What is spiritual healing?  A return to wholeness.  A sense of belonging.  A sense of rebinding- within ourselves, each other, and our creator and the mystery.  That actually the root of religion- re ligio  , re– yet again  and ligio the same root as ligament- to bind

To rebind yet again within ourselves, each other, and our creator and the mystery, that which is greater than ourselves is inherent in all faith communities.

 

Tying this in with, what we pick up, how we arrange our thoughts and how our thoughts define the creation of our lives:

 

It is time to honor all ways of knowing- epistemologies, ways of viewing reality- ontologies, axiologies. and other non dominant forms of viewing the world  What conversations do we have about those who are brought up in a mindset that only validates their way of knowing and delegitimizes all others- even women’s ways of knowing.

How can we use our creativity and imagination in breaking thoughts /beliefs we may have been taught as truth?  or unchangeable? or unchallengeable?

 

How can we more actively and consciously engage our imagination in creating personal and collective narratives that reflect our DREAMS individually and as a society?  What do we want to create for our world?  What is our dream for this world?  What is the lasting leagacy you want to leave- like MLK Jr, even after the dreamer is gone, the dream lives on…

 

John Paul Lederach wrote in a book titled ‘Moral Imagination’:

 

“…moral imagination requires the capacity to imagine ourselves in a web of relationships that includes our enemies: the ability to sustain a paradoxical curiosity that embraces complexity without reliance on dualistic polarity; the fundamental belief in and pursuit of the creative act; and the acceptance of the inherent risk of stepping in to the mystery of the unknown that lies beyond the far too familiar landscape of violence” (p.5).

.

 

Isn’t this what MLK Jr and Gandhi did?

How can we help ourselves, as well as other people, claim our inherent wholeness and ability to create health and well being?

 

For example in a world that thrives on division

Don’t allow people to put you in a position of having to choose either/ or

Commit to bivalent action

For example, in the criminal justice world, stand with victims and their families and reach out to offenders and their families

We cannot reach lasting solutions that are sustainable until we have met the needs of victims and their families as well as offenders and their families.

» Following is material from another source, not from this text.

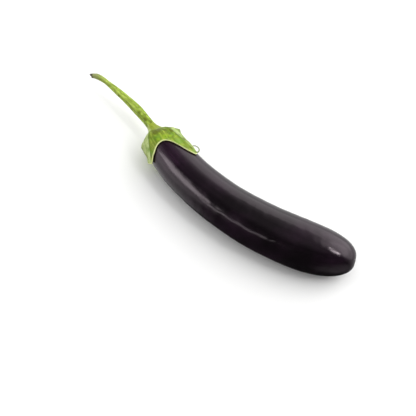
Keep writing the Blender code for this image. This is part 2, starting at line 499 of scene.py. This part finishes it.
# Dark olive stains and fresh lime patches: (angle, distance along the skin, size), and for the stem's
# (angle, station, size). Each list has the radius at which its angles become distances. On the
# calyx, the spots at 35, 47 and 58 degrees are painted shade along its upper outline.
CALYX_STAINS_AND_SHADE = (
    (-12.0, 0.0172, 0.0046),
    (4.0, 0.0150, 0.0034),
    (14.0, 0.0190, 0.0022),
    (29.0, 0.0224, 0.0021),
    (-38.0, 0.0110, 0.0026),
    (-22.0, 0.0128, 0.0022),
    # These three spots lie along the calyx's upper outline: painted shade on that edge.
    (35.0, 0.0132, 0.0022),
    (47.0, 0.0152, 0.0020),
    (58.0, 0.0170, 0.0020),
    (52.0, 0.0350, 0.0026),
    (44.0, 0.0495, 0.0015),
    (118.0, 0.0160, 0.0030),
    (-130.0, 0.0150, 0.0028),
    (175.0, 0.0140, 0.0026),
)
CALYX_STAIN_RADIUS = 0.016
CALYX_LIMES = (
    (2.0, 0.0268, 0.0036),
    (-20.0, 0.0265, 0.0026),
    (14.0, 0.0285, 0.0024),
    (110.0, 0.0250, 0.0040),
)
CALYX_LIME_RADIUS = 0.018
STEM_STAINS = (
    (-24.0, -0.0277, 0.0020),
    (-26.0, -0.0182, 0.0026),
    (-66.0, -0.0560, 0.0017),
    (12.0, -0.0132, 0.0020),
    (-8.0, -0.0080, 0.0026),
    (150.0, -0.0210, 0.0030),
    (-110.0, -0.0370, 0.0026),
)
STEM_STAIN_RADIUS = 0.0042
CALYX_GRAIN_RADIUS = 0.018

# Beyond the creases of the two front sepals the facets are painted paler: painted light where they
# face the lamps. It takes some degrees to get there. On the right it has a strength, a start and
# growth along the skin, and a start, length and loss where it thins out again.
PALE_LEFT_SPREAD = 5.0
PALE_RIGHT_SPREAD = 11.0
PALE_RIGHT = 0.85
PALE_GROWS = (0.013, 0.006)
PALE_THINS = (0.025, 0.010, 0.6)

# The short sepal's tip kicks outwards.
KICK_ANGLE = -99.0
KICK_SPREAD = 8.0
KICK = 0.0012


def stem_rib_turn(station, angle):
    """Where a place on the stem lies in the waves of its ribs, which turn slowly round it."""
    return STEM_RIBS * angle + STEM_TURN + STEM_TWIST * (station - STEM_TURN_STATION)


def stem_out(station, angle):
    """The stem's outline: ribs that fade towards the calyx, and fine unevenness."""
    ribs = STEM_RIB_SHARE * ease((SLEEVE_TOP - station) / STEM_RIB_FADE + STEM_RIB_START)
    across, up = math.sin(angle) * STEM_ROUGH_ROUND, math.cos(angle) * STEM_ROUGH_ROUND
    rough = STEM_ROUGHNESS * wave(station * STEM_ROUGH_ALONG, across, up)
    return between(STEM_RADII, station) * (1.0 + ribs * math.cos(stem_rib_turn(station, angle)) + rough)


def lip_nose(to_edge):
    """How much of its thickness the calyx keeps towards its rounded edge, from 0 to 1."""
    return math.sqrt(max(1.0 - (1.0 - min(to_edge / LIP_RADIUS, 1.0)) ** 2, 0.0))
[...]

-always build communities that are diverse, that include polarities

– gather people of different viewpoints creating greater appreciation for differing viewpoints-

 

Creativity, Peacebuilding and Moral Imagination require us to not only be conscious of the narratives that we’ve picked up and arranged, but to compost those not serving us and  to create NEW narratives, stories, conversations that pave the way to our society more closely matching the values that all persons are persons of value.

 

It also helps us to free ourselves

as MLK Jr spoke at Vanderbuilt Univ during the civil rights era he said:

“for those of you who are white, and because of family considerations, or business considerations or political considerations would like to help us, but can’t, let me tell you, we will liberate YOU.”

“He gave his life not just to create equity for black people but to free the minds of whites people.” To free us of our hatred.  Now we need to take the next step and free ourselves from the cycles of thoughts we are taught to not question that perpetuate injustice and violate the dignity of any being or creation.

It is time for new stories, new dreams and a time for moral imagination.

WE are ALL incredibly creative and Our minds are what can create a better world for all.  Thank you!

WE all have the amazing capacity to bring change/peace into our world, one thought at a time.